- NZD/USD witnessed some short-covering move on Thursday amid persistent USD selling.
- The ongoing slump in the US bond yields to all-time lows continued weighing on the USD.
- Technical buying above 0.6300 mark accelerates the move during the European session.
The NZD/USD pair rallied over 20 pips and refreshed session tops, around the 0.6325 region in the last hour, recovering the previous day’s negative move to over four-month lows.
The pair showed some resilience below the 0.6300 round-figure mark, rather attracted some dip-buying on Thursday and for now, seems to have stalled its recent bearish trajectory witnessed since the beginning of this year.
The upside is likely to remain capped
Persistent selling surrounding the US dollar – amid the ongoing fall in the US Treasury bond yields to fresh all-time lows – was seen as one of the key factors that extended some support to the major and prompted a short-covering move.
The momentum took along some intraday trading stops near the 0.6300 round-figure mark, which seemed to be a key trigger behind the latest leg of a sudden spike over the past hour or so, albeit the risk-off mood might cap further gains.

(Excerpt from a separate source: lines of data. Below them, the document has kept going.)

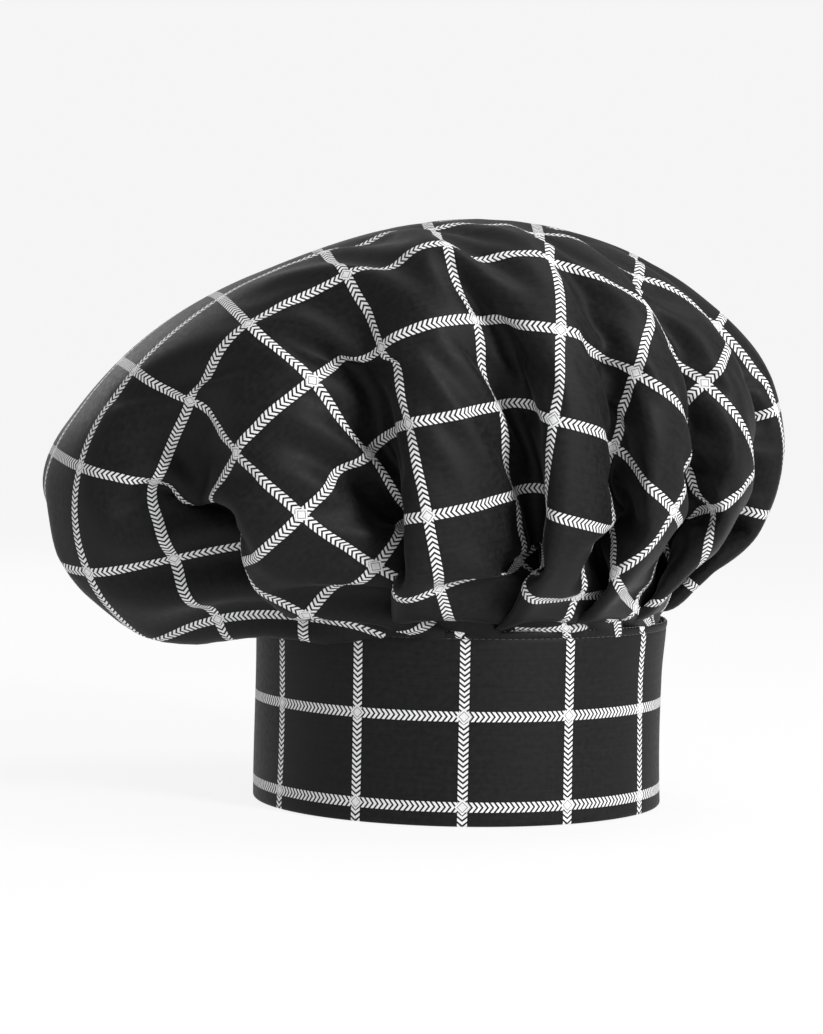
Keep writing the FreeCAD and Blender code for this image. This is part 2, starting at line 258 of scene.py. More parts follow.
def felted(name, dark, light):
    """The non-woven stiffener: short fibres pressed flat, with rows of bonded dots."""
    g = Graph(name, Specular_IOR_Level=0.3)
    g.at = u, v = g.round_place()
    fibres = g.noise(1.1, 4.0, (3.0, 0.5)) * 0.5 + g.noise(1.3, 4.0, (0.5, 3.0)) * 0.5
    dots = (u.off_line(2.4) + v.off_line(2.4)).below(0.55, 0.3)
    colour = g.mixed(g.scaled(fibres - dots * 0.15, 0.3, 0.7, 0.0, 1.0), dark, light)
    return g.finish(colour, g.scaled(fibres, 0.3, 0.7, 0.7, 0.95), fibres - dots * 0.6, 0.6, 0.3)


def tape_ground(name, dark, light, sheen):
    """The woven ground of a hook or loop tape, with its ribs across."""
    g = Graph(name, Sheen_Weight=sheen, Specular_IOR_Level=0.4)
    g.at = u, v = g.round_place()
    ribs = v.off_line(1.1) * 1.4 + u.off_line(0.8) * 0.7
    fuzz = g.noise(0.8, 4.0)
    colour = g.mixed(g.scaled(fuzz * 0.7 + ribs * 0.4, 0.3, 0.9, 0.0, 1.0), dark, light)
    return g.finish(colour, g.scaled(fuzz, 0.2, 0.8, 0.5, 0.85), ribs * 0.6 + fuzz * 0.5, 0.7, 0.3)


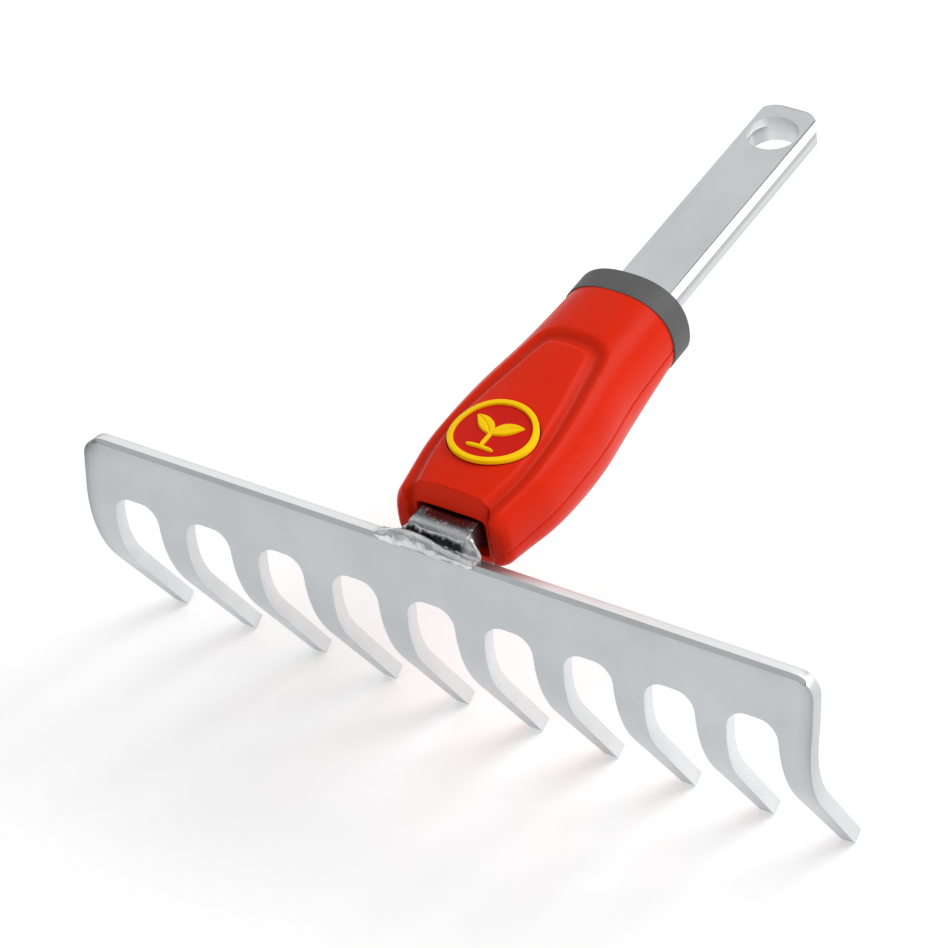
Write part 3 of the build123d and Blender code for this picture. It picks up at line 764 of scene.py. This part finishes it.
def button_hole_cutter():
    """A well that flares at the housing's surface, so that the hole's rim is softly rounded."""
    r = BUTTON_R + BUTTON_GAP
    bm = bmesh.new()
    top = crown(0)
    lathe(bm, [(AXIS_R, WELL_FLOOR), (r, WELL_FLOOR), (r, top - 1.0), (r, top - 0.42),
               (r + 0.06, top - 0.24), (r + 0.18, top - 0.10), (r + 0.38, top - 0.01),
               (r + 0.8, top + 0.12), (r + 1.4, top + 1.0), (AXIS_R, top + 2.5)],
          BUTTON_Y, 180, button_height)
    close_ends(bm)
    return bm


# ------------------------------------------------------------------------------- button

RING_INNER_R, RING_TOP, RING_SOFT = 8.9, 12.2, 0.22
CAP_WALL, CAP_EDGE_R = 1.4, 9.6
BELOW_CAD = 0.15  # the button's tops lie this far under the CAD's


def build_cap():
    bm = bmesh.new()
    low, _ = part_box("button_cap")
    skirt, top = low.z / MM, CAP_TOP - BELOW_CAD
    profile = [(AXIS_R, top), *((r, top) for r in np.linspace(1.5, BUTTON_R - 1.5, 8)),
               (CAP_EDGE_R, top), (CAP_EDGE_R + 0.05, top - 0.2), (CAP_EDGE_R + 0.1, top - 0.45),
               (BUTTON_R - 0.25, top - 0.5), (BUTTON_R - 0.08, top - 0.62), (BUTTON_R, top - 0.9),
               (BUTTON_R, skirt), (BUTTON_R - CAP_WALL, skirt), (BUTTON_R - CAP_WALL, top - 1.6),
               (AXIS_R, top - 1.6)]
    lathe(bm, profile, BUTTON_Y, 160, button_height)
    close_ends(bm)
    return piece("button_disc", bm, "button", "dark_red_plastic", DARK_RED, "button_cap")


def build_ring():
    bm = bmesh.new()
    low, top = CAP_TOP - 0.5, RING_TOP - BELOW_CAD
    turns = np.linspace(0, pi / 2, 5)
    profile = [(RING_INNER_R, low)]
    profile += [(RING_INNER_R + RING_SOFT * (1 - cos(a)), top - RING_SOFT * (1 - sin(a))) for a in turns]
    profile += [((RING_INNER_R + BUTTON_R) / 2, top + 0.03)]
    profile += [(BUTTON_R - RING_SOFT * (1 - sin(a)), top - RING_SOFT * (1 - cos(a))) for a in turns]
    profile += [(BUTTON_R, low), profile[0]]
    lathe(bm, profile, BUTTON_Y, 160, button_height)
    bmesh.ops.remove_doubles(bm, verts=bm.verts[:], dist=1e-4)
    bmesh.ops.recalc_face_normals(bm, faces=bm.faces[:])
    return piece("button_rim", bm, "button", "yellow_plastic", YELLOW, "button_ring")


LEAF_LENGTH, LEAF_BULGE, LEAF_LIFT, LEAF_FOOT_Y = 7.8, 1.9, 38.0, -1.2
STALK_WIDTH, STALK_LENGTH, SOIL_WIDTH, BADGE_THICK = 1.1, 4.6, 7.0, 0.5


def badge_patch(bm, spine, halves, rib=0.0):
    """A raised strip with soft edges along a spine of (x, y), given half widths; rib is a vein's depth."""
    rows = []
    steps = np.linspace(-1, 1, 17)
    base = CAP_TOP - 0.4
    for k, ((x, y), half) in enumerate(zip(spine, halves)):
        near, far = spine[max(0, k - 1)], spine[min(len(spine) - 1, k + 1)]
        tangent = Vector((far[0] - near[0], far[1] - near[1], 0)).normalized()
        side = Vector((-tangent.y, tangent.x, 0))
        row = []
        for t in steps:
            p = Vector((x, y, 0)) + side * (half * t)
            edge = min(1.0, (1 - abs(t)) * half / 0.32)
            rise = BADGE_THICK * sqrt(max(0.0, 1 - (1 - edge) ** 2))
            rise -= rib * max(0.0, 1 - abs(t) * half / 0.28) * min(1.0, half / 0.6)
            row.append((p.x, p.y + BUTTON_Y, CAP_TOP - BELOW_CAD + rise + button_height(p.x, 0)))
        rows.append([(row[0][0], row[0][1], base + button_height(row[0][0], 0) - 0.3)] + row
                    + [(row[-1][0], row[-1][1], base + button_height(row[-1][0], 0) - 0.3)])
    grid_faces(bm, rows, closed_columns=True)


def build_badge():
    """A plain sprout: two leaves on a stalk that stands on a line of soil."""
    bm = bmesh.new()
    lift = radians(LEAF_LIFT)
    for side in (1, -1):
        spine, halves = [], []
        for t in np.linspace(0, 1, 26):
            reach = LEAF_LENGTH * t
            sag = 0.55 * sin(pi * t)
            spine.append((side * (reach * cos(lift) - sag * sin(lift)),
                          LEAF_FOOT_Y + reach * sin(lift) + sag * cos(lift)))
            halves.append(max(0.06, LEAF_BULGE * sin(pi * t) ** 0.75 * (1.06 - 0.25 * t)))
        badge_patch(bm, spine, halves, rib=0.22)
    stalk = [(0, LEAF_FOOT_Y + 0.5 - (STALK_LENGTH + 0.5) * t) for t in np.linspace(0, 1, 12)]
    badge_patch(bm, stalk, [STALK_WIDTH / 2] * 9 + [0.45, 0.30, 0.15])
    soil_y = LEAF_FOOT_Y - STALK_LENGTH
    soil = [(SOIL_WIDTH / 2 * t, soil_y + 0.25 * (1 - t * t)) for t in np.linspace(-1, 1, 30)]
    badge_patch(bm, soil, [STALK_WIDTH / 2 * max(0.12, sqrt(max(0.0, 1 - abs(t) ** 6)))
                           for t in np.linspace(-1, 1, 30)])
    close_ends(bm)
    return piece("button_sprout", bm, "button", "yellow_plastic", YELLOW, "button_badge", crease=50)


# ------------------------------------------------------------------------------- tang, collar, inside

RECESS_R, RECESS_FROM, RECESS_TO = 3.3, -14, -8.9


def refined(name, node, body, slot, material, width, angle=35, crease=32):
    """A copy of a CAD node with its sharp edges rounded."""
    bm = bmesh.new()
    bm.from_mesh(nodes[node].data)
    bmesh.ops.scale(bm, vec=(1 / MM,) * 3, verts=bm.verts[:])
    bmesh.ops.remove_doubles(bm, verts=bm.verts[:], dist=1e-3)
    bmesh.ops.dissolve_limit(bm, angle_limit=radians(0.6), verts=bm.verts[:], edges=bm.edges[:])
    round_edges(bm, width, angle)
    return piece(name, bm, body, slot, material, node, crease=crease)


def build_spring():
    """The coil spring in the tang's pocket, its end turns closed."""
    low, high = (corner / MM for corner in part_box("button_spring"))
    climb = high.z - low.z - SPRING_WIRE
    turns = np.linspace(0, SPRING_TURNS, 40 * SPRING_TURNS + 1)
    heights = curve_through([(0, 0), (SPRING_CLOSED, SPRING_WIRE * SPRING_CLOSED),
                             (SPRING_TURNS - SPRING_CLOSED, climb - SPRING_WIRE * SPRING_CLOSED),
                             (SPRING_TURNS, climb)], turns)
    bm = bmesh.new()
    rows = []
    for turn, height in zip(turns, heights):
        row = []
        for around in np.linspace(0, 2 * pi, 16, endpoint=False):
            reach = SPRING_R + SPRING_WIRE / 2 * cos(around)
            row.append((reach * cos(2 * pi * turn), BUTTON_Y + reach * sin(2 * pi * turn),
                        low.z + height + SPRING_WIRE / 2 * (1 + sin(around))))
        rows.append(row)
    grid_faces(bm, rows, closed_columns=True)
    close_ends(bm)
    made = piece("button_spring_coil", bm, "head", "spring_steel", SPRING, "button_spring", crease=50)
    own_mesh(made)


def screw_recess_cutter():
    """The well in the lower shell that the screw's head sits in, slightly flared at its mouth."""
    screw_low, screw_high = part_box("housing_screw")
    bm = bmesh.new()
    lathe(bm, [(AXIS_R, RECESS_FROM), (RECESS_R + 0.4, RECESS_FROM), (RECESS_R + 0.2, -11.2),
               (RECESS_R, -10.7), (RECESS_R, RECESS_TO), (AXIS_R, RECESS_TO)],
          (screw_low.y + screw_high.y) / 2 / MM, 64)
    close_ends(bm)
    return bm


def keep_cad(node, material):
    """Leaves a CAD node's shape as it is and gives it a better material."""
    nodes[node].data.materials.clear()
    nodes[node].data.materials.append(material)


build_comb()
build_bead_top()
build_bead_under()
refined("tang", "tang_bar", "head", "polished_tang", TANG, 0.3)
upper = build_shell("housing_upper", True, "upper_shell")
cut(upper, button_hole_cutter())
mark_groove(upper)
lower = build_shell("housing_lower", False, "lower_shell")
cut(lower, screw_recess_cutter())
mark_groove(lower)
refined("collar", "collar_ring", "head", "grey_plastic", GREY, 0.25)
build_cap()
build_ring()
build_badge()
keep_cad("nose_block", BLACK)
keep_cad("housing_screw", LOCK)
keep_cad("lock_bolt", LOCK)
keep_cad("retaining_clip", SPRING)
build_spring()

# ------------------------------------------------------------------------------- floor, light, camera

FLOOR_REACH, FLOOR_GAP, FLOOR_GLOW, SKY_STRENGTH = 6.0, 0.0002, 0.27, 0.9  # metres and strengths


def build_floor():
    low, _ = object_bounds()
    mesh = bpy.data.meshes.new("floor")
    corners = ((-1, -1), (1, -1), (1, 1), (-1, 1))
    mesh.from_pydata([(x * FLOOR_REACH, y * FLOOR_REACH, low.z - FLOOR_GAP) for x, y in corners],
                     [], [(0, 1, 2, 3)])
    made = bpy.data.objects.new("floor", mesh)
    bpy.context.scene.collection.objects.link(made)
    material, tree, shader = new_material("floor", Roughness=0.85, Specular_IOR_Level=0.1,
                                          Emission_Color=(1, 1, 1, 1), Emission_Strength=FLOOR_GLOW)
    tone = ramp(tree, noise_factor(tree, 3, 3, 0.5), (0.3, 0.90), (0.7, 0.92))
    tree.links.new(tone, shader.inputs["Base Color"])
    mesh.materials.append(material)


def area_light(name, place, aim, size, power):
    data = bpy.data.lights.new(name, "AREA")
    data.shape, data.size, data.size_y, data.energy = "RECTANGLE", size[0], size[1], power
    made = bpy.data.objects.new(name, data)
    made.location = place
    made.rotation_euler = (Vector(aim) - Vector(place)).to_track_quat("-Z", "Y").to_euler()
    bpy.context.scene.collection.objects.link(made)


def light_scene():
    """A studio that is dark below and bright above, behind and to the right, and one soft lamp."""
    world = bpy.data.worlds.new("studio")
    world.use_nodes = True
    tree = world.node_tree
    place = tree.nodes.new("ShaderNodeTexCoord")
    split = tree.nodes.new("ShaderNodeSeparateXYZ")
    tree.links.new(place.outputs["Generated"], split.inputs[0])
    sky = ramp(tree, split.outputs["Z"], (0.0, 0.26), (0.35, 0.34), (0.60, 0.82), (0.85, 0.76))
    backdrop = ramp(tree, split.outputs["Y"], (0.15, 0.0), (0.50, 0.86))
    sky = blend(tree, "LIGHTEN", 1.0, sky, backdrop)
    right_wall = ramp(tree, split.outputs["X"], (0.25, 0.0), (0.60, 0.85))
    sky = blend(tree, "LIGHTEN", 1.0, sky, right_wall)
    background = tree.nodes["Background"]
    tree.links.new(sky, background.inputs["Color"])
    background.inputs["Strength"].default_value = SKY_STRENGTH
    bpy.context.scene.world = world
    area_light("key", (1.00, 1.05, 1.15), (0, -0.03, 0), (1.2, 0.9), 15)


def build_camera():
    """The camera stands off from its aim by azimuth and elevation and is rolled a little."""
    aim, distance = Vector((-0.0044, -0.0641, 0.0)), 0.8475
    azimuth, elevation, roll = radians(38.13), radians(41.53), radians(-9.44)
    back = Vector((sin(azimuth) * cos(elevation), -cos(azimuth) * cos(elevation), sin(elevation)))
    data = bpy.data.cameras.new("camera")
    data.lens, data.sensor_width = 144.6, 36.0
    made = bpy.data.objects.new("camera", data)
    turn = (-back).to_track_quat("-Z", "Y").to_matrix().to_4x4() @ Matrix.Rotation(roll, 4, "Z")
    made.matrix_world = Matrix.Translation(aim + back * distance) @ turn
    bpy.context.scene.collection.objects.link(made)
    bpy.context.scene.camera = made


build_floor()
light_scene()
build_camera()
bpy.context.scene.view_settings.view_transform = "Standard"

Growing concerns over the global outbreak of the deadly coronavirus and its impact on the world economy continued weighing on investors’ sentiment, which should keep a lid on any rally for the perceived riskier currency – kiwi.
Moving ahead, Thursday’s US economic docket, highlighting the release of revised Q4 GDP print and Durable Goods Orders, might influence the USD price dynamics and will be looked upon for some short-term trading opportunities.